__Set problem__: The listing below contains a span that opens with the line containing "points = [vertex.co" and closes with the line containing "for node in". Return that span exactly.

__Object modeling scripts__:
------------------------------------

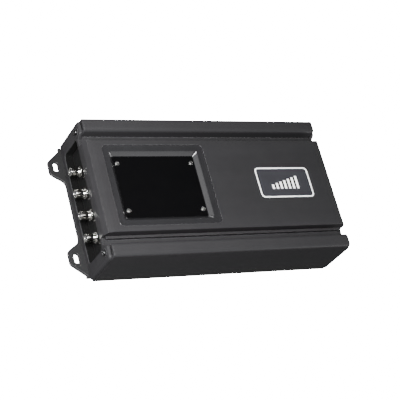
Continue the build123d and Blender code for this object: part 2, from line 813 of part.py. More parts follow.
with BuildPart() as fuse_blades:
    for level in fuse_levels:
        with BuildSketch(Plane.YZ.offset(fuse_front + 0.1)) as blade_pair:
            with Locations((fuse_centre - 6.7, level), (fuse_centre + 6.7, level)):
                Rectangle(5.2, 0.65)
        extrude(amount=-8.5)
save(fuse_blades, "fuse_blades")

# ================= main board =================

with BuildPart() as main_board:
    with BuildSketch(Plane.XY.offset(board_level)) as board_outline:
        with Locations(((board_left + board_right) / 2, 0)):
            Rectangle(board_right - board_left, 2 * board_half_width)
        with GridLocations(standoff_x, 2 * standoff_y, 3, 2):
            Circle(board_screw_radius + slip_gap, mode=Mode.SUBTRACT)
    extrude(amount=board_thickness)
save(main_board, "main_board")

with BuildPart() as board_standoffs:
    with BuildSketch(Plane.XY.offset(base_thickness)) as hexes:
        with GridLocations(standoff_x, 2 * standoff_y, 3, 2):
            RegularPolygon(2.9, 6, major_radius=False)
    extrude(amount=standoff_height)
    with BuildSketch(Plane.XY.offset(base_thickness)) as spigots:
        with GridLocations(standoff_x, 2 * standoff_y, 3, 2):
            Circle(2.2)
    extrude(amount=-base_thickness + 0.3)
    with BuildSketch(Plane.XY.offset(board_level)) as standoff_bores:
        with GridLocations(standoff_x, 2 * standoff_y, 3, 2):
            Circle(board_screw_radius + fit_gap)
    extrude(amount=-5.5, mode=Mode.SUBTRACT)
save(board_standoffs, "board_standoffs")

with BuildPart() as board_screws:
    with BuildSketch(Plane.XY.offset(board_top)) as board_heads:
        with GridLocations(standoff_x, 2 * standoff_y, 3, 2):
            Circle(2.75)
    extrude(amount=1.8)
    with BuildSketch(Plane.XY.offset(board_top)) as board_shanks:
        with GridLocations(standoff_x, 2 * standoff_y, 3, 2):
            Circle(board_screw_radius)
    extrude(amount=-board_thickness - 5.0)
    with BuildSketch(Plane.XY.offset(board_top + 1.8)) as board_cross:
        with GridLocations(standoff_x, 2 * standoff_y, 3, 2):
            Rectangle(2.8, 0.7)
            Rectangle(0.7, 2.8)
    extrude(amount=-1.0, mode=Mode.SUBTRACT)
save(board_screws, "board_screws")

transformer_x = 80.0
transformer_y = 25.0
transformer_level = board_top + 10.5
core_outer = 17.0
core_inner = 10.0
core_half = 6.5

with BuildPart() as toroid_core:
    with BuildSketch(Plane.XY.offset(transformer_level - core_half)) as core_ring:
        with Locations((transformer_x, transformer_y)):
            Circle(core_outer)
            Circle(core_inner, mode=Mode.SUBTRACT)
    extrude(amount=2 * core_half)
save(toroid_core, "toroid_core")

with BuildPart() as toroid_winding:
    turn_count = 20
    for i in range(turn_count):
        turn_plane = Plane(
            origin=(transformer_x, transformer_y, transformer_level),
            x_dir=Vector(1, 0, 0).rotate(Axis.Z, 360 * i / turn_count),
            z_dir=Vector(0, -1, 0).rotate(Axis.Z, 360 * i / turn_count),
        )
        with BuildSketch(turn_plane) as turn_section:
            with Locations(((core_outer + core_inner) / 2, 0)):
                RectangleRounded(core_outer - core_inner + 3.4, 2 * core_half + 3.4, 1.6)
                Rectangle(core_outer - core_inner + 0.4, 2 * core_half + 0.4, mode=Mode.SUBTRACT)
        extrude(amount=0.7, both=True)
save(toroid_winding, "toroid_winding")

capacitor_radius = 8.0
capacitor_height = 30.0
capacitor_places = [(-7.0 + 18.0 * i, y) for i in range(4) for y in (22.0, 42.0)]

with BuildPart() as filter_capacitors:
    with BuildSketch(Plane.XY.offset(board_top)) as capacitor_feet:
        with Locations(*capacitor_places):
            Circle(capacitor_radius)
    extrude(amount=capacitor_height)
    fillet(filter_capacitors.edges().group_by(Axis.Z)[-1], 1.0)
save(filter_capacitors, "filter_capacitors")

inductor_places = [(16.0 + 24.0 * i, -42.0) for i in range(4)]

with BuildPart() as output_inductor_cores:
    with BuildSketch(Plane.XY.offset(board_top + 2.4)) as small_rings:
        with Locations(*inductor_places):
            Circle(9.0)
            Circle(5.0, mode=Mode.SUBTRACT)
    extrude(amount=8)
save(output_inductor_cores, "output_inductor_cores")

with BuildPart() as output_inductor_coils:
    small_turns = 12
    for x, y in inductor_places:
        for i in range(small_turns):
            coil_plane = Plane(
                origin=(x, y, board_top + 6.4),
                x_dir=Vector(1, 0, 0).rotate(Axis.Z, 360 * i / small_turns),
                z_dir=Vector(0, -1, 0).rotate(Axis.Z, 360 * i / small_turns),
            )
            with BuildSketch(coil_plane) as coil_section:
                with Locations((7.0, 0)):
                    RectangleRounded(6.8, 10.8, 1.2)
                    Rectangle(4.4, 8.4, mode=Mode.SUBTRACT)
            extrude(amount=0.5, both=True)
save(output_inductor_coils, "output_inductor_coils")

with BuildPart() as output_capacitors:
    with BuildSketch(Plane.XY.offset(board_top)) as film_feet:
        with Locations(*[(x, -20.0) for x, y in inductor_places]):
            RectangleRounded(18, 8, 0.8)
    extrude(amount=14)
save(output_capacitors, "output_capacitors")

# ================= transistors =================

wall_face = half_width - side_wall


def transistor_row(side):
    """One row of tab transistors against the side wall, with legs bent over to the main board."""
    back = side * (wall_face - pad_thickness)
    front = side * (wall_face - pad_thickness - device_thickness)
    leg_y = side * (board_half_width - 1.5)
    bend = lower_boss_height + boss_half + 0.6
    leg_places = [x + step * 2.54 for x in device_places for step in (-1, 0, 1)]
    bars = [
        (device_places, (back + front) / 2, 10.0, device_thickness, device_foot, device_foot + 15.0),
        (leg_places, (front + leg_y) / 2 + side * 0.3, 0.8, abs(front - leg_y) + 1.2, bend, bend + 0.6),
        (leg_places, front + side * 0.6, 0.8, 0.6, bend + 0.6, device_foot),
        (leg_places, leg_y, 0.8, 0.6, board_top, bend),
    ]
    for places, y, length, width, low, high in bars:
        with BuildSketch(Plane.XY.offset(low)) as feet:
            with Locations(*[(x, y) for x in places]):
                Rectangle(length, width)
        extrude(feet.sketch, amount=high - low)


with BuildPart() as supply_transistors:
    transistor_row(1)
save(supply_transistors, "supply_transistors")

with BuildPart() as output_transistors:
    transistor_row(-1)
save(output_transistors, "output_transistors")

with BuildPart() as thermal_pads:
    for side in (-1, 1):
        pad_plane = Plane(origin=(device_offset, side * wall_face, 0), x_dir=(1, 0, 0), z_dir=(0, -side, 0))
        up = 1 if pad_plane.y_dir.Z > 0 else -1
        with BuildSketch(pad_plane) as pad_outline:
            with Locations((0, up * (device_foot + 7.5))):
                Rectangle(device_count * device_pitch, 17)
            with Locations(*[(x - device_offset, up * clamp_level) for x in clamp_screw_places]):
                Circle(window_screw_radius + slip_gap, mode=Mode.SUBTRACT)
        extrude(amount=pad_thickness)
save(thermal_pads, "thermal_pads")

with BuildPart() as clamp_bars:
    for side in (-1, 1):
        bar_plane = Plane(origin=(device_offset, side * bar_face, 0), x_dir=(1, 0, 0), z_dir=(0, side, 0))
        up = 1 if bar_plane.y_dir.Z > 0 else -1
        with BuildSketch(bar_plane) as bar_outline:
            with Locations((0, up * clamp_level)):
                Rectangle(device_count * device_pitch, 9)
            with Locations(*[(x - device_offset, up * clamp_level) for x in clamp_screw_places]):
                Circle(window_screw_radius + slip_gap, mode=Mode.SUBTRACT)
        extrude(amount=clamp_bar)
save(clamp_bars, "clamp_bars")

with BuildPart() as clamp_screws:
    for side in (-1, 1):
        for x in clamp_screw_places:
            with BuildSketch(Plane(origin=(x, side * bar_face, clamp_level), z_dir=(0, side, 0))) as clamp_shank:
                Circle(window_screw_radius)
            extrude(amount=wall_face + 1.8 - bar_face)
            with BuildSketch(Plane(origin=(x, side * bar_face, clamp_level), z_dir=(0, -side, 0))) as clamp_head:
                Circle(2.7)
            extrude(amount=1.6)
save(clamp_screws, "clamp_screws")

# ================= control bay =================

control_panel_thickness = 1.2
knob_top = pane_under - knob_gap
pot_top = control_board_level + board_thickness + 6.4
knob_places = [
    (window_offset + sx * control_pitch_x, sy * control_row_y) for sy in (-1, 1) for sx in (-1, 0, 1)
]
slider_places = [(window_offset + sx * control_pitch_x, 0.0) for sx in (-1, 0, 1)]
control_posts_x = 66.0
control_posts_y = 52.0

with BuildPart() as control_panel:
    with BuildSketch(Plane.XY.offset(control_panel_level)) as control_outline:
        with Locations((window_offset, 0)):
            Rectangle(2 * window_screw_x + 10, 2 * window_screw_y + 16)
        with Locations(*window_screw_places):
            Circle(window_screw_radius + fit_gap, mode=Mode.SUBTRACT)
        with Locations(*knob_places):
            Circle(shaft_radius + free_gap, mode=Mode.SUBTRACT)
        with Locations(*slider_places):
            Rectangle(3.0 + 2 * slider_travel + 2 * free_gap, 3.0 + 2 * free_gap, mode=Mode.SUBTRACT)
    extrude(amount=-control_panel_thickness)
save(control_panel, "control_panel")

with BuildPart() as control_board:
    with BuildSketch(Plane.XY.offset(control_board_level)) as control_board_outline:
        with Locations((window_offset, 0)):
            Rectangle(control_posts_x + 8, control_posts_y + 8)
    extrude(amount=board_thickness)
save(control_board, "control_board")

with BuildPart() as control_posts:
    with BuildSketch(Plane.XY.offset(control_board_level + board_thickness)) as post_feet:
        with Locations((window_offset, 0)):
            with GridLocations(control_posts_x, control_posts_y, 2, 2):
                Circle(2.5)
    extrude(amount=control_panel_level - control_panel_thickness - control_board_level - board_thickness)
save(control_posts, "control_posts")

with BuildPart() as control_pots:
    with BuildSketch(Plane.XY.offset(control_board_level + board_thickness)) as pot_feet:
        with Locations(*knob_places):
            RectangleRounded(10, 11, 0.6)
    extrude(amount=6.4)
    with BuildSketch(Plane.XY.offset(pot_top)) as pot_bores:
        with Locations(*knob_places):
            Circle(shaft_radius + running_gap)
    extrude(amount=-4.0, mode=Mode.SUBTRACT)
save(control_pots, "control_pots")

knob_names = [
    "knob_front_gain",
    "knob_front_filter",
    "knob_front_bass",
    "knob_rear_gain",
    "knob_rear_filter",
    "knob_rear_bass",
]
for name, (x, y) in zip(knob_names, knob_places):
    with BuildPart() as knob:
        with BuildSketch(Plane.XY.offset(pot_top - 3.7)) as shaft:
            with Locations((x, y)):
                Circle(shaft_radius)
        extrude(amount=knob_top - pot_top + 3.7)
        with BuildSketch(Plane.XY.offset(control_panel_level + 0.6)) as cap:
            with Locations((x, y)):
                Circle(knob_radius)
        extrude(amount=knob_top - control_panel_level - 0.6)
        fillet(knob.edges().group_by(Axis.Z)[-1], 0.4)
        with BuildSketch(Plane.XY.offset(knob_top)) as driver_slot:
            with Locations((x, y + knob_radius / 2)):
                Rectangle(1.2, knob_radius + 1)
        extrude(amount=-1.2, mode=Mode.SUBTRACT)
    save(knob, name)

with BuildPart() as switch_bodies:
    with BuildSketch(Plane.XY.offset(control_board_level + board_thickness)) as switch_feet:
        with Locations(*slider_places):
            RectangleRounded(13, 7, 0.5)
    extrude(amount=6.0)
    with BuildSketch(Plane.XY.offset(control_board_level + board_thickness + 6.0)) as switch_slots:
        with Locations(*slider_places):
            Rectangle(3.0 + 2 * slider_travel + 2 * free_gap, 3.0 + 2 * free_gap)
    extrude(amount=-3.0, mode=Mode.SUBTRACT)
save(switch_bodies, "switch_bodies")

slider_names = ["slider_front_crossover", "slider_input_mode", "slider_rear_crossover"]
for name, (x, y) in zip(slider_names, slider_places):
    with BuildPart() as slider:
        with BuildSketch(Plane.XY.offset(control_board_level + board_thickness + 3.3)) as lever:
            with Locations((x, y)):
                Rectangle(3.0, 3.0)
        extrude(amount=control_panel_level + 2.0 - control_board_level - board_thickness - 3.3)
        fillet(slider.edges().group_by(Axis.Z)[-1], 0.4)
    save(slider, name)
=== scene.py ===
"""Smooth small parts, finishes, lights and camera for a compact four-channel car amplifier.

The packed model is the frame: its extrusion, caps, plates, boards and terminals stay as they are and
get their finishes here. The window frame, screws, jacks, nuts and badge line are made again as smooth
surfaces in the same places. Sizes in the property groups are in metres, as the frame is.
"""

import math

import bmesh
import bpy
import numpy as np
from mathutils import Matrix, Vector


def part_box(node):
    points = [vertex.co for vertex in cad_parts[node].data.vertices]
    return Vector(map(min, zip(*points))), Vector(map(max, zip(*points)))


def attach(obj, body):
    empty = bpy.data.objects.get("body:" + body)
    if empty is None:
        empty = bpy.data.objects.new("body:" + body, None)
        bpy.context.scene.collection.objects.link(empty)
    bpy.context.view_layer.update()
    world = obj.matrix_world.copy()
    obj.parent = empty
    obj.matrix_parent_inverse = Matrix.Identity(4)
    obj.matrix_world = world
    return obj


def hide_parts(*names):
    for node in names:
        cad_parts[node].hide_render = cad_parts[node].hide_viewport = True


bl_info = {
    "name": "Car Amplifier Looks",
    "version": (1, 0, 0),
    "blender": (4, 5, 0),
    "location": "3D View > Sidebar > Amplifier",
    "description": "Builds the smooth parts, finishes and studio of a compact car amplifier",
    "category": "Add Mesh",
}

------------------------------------

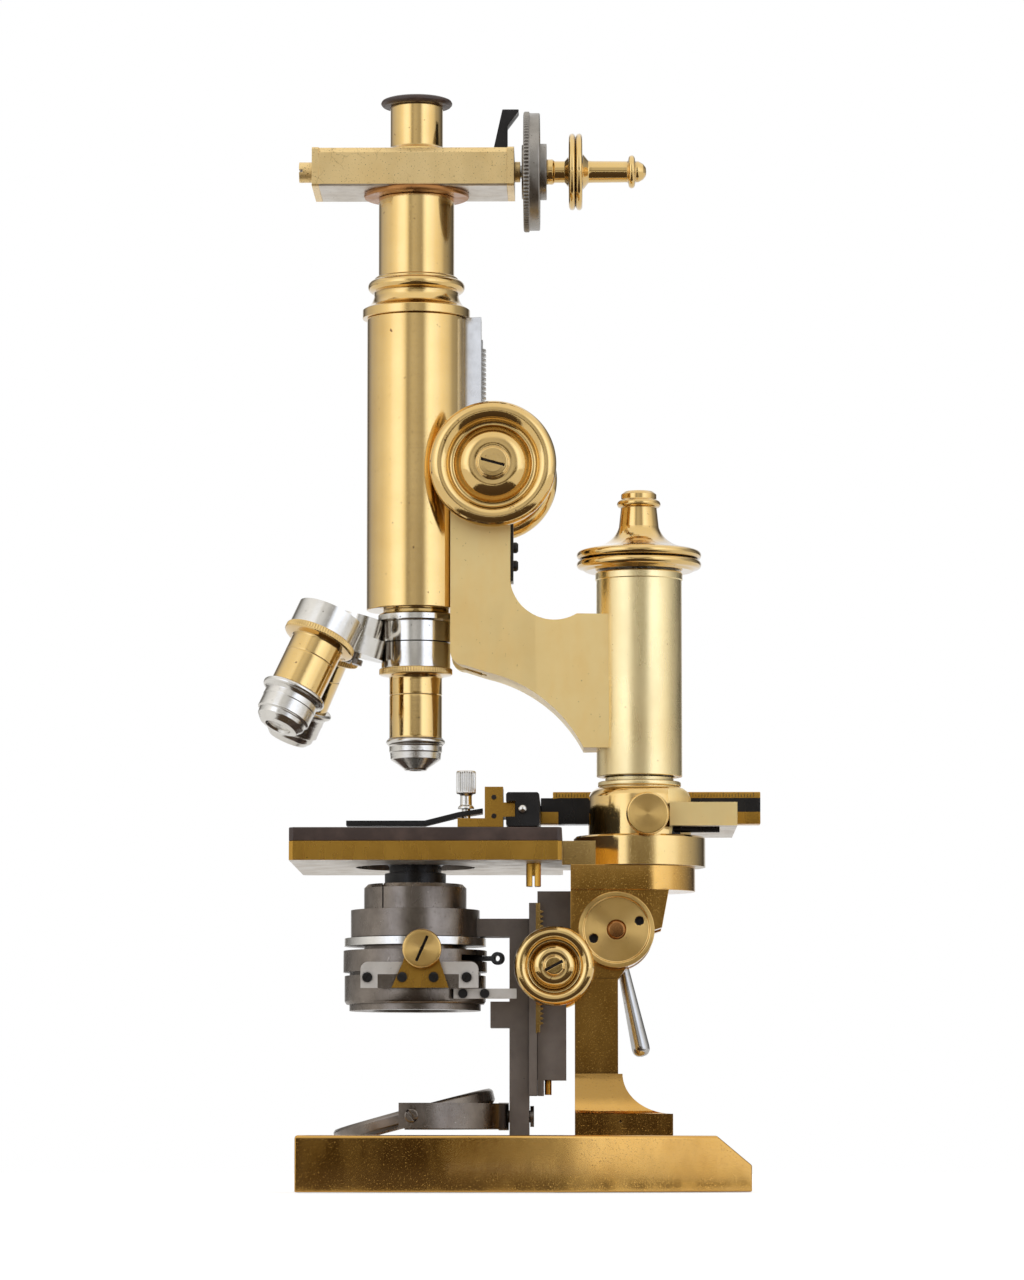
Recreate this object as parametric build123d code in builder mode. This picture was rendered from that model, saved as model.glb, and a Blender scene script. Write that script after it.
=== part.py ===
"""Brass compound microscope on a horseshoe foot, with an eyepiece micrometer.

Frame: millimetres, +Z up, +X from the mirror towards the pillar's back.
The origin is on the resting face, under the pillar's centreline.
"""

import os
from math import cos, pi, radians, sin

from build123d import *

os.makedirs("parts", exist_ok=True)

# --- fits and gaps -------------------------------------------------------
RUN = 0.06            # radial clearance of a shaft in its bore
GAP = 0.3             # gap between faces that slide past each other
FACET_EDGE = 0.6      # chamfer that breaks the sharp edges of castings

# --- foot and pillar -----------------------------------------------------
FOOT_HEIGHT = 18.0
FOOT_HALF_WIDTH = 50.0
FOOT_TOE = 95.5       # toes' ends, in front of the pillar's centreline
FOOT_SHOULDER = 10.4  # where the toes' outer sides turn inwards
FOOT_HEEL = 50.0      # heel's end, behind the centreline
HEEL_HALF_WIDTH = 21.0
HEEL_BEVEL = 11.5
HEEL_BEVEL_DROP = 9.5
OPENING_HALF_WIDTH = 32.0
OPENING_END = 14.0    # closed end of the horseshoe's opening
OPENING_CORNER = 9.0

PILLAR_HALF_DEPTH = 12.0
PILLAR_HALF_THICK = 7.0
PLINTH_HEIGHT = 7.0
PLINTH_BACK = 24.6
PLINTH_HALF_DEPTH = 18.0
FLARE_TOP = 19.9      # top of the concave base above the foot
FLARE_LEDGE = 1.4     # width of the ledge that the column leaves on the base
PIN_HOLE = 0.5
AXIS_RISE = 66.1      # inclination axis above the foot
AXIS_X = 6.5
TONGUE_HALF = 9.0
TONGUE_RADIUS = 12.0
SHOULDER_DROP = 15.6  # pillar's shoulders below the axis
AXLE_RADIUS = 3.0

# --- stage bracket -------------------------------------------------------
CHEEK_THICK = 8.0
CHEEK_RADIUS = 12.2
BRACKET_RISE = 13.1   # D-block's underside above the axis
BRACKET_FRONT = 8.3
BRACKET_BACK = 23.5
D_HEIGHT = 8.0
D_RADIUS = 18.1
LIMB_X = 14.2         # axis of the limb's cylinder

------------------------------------

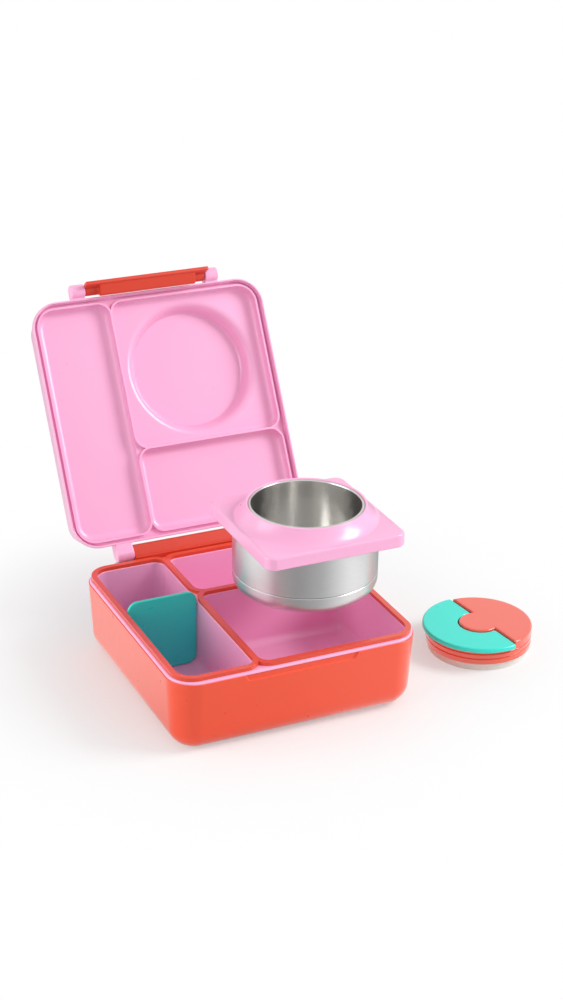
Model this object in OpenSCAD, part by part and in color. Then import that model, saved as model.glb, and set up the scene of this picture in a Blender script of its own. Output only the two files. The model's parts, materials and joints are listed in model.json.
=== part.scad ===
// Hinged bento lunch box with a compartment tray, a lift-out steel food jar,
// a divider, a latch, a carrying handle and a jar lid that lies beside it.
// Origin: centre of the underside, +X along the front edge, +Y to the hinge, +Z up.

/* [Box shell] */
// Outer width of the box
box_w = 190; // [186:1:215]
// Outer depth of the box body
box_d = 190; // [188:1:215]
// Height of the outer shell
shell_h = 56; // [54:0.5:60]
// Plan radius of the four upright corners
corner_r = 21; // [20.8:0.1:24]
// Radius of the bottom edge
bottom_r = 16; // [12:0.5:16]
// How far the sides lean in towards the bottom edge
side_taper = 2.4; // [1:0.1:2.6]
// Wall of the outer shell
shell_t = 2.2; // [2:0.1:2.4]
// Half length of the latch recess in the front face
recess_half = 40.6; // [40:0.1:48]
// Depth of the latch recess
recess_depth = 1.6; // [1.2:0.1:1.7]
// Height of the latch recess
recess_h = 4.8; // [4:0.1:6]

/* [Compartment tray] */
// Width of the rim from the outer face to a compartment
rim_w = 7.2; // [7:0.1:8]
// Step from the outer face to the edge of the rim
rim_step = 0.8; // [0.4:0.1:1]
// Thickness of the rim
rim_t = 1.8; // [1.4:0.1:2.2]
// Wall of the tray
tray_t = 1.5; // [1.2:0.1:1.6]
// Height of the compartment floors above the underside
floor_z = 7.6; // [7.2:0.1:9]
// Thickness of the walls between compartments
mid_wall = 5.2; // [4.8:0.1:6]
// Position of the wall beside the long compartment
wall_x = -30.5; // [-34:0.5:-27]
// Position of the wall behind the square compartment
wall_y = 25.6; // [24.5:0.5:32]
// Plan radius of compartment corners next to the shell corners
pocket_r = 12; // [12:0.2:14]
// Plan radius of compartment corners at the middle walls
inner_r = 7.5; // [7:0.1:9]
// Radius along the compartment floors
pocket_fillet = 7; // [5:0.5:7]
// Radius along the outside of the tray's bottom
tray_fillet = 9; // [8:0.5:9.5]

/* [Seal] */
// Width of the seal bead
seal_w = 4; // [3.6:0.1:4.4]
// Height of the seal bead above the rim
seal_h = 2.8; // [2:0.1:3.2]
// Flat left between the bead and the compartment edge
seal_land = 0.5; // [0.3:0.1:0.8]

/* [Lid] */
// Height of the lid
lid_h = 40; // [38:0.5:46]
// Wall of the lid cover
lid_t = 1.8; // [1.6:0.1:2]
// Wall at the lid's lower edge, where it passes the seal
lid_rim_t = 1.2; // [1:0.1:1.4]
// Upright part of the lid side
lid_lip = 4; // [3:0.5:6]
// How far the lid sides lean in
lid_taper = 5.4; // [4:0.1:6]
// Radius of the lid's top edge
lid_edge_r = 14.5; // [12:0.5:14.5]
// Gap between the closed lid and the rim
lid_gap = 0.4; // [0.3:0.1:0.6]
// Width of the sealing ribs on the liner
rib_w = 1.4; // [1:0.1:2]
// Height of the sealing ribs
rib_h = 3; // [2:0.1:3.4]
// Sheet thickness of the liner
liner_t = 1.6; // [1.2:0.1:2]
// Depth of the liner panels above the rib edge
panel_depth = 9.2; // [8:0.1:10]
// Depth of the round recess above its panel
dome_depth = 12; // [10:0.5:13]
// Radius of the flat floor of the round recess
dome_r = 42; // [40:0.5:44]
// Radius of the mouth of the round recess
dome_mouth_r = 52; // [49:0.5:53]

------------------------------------

__Task output__:
    points = [vertex.co for vertex in cad_parts[node].data.vertices]
    return Vector(map(min, zip(*points))), Vector(map(max, zip(*points)))


def attach(obj, body):
    empty = bpy.data.objects.get("body:" + body)
    if empty is None:
        empty = bpy.data.objects.new("body:" + body, None)
        bpy.context.scene.collection.objects.link(empty)
    bpy.context.view_layer.update()
    world = obj.matrix_world.copy()
    obj.parent = empty
    obj.matrix_parent_inverse = Matrix.Identity(4)
    obj.matrix_world = world
    return obj


def hide_parts(*names):
    for node in names:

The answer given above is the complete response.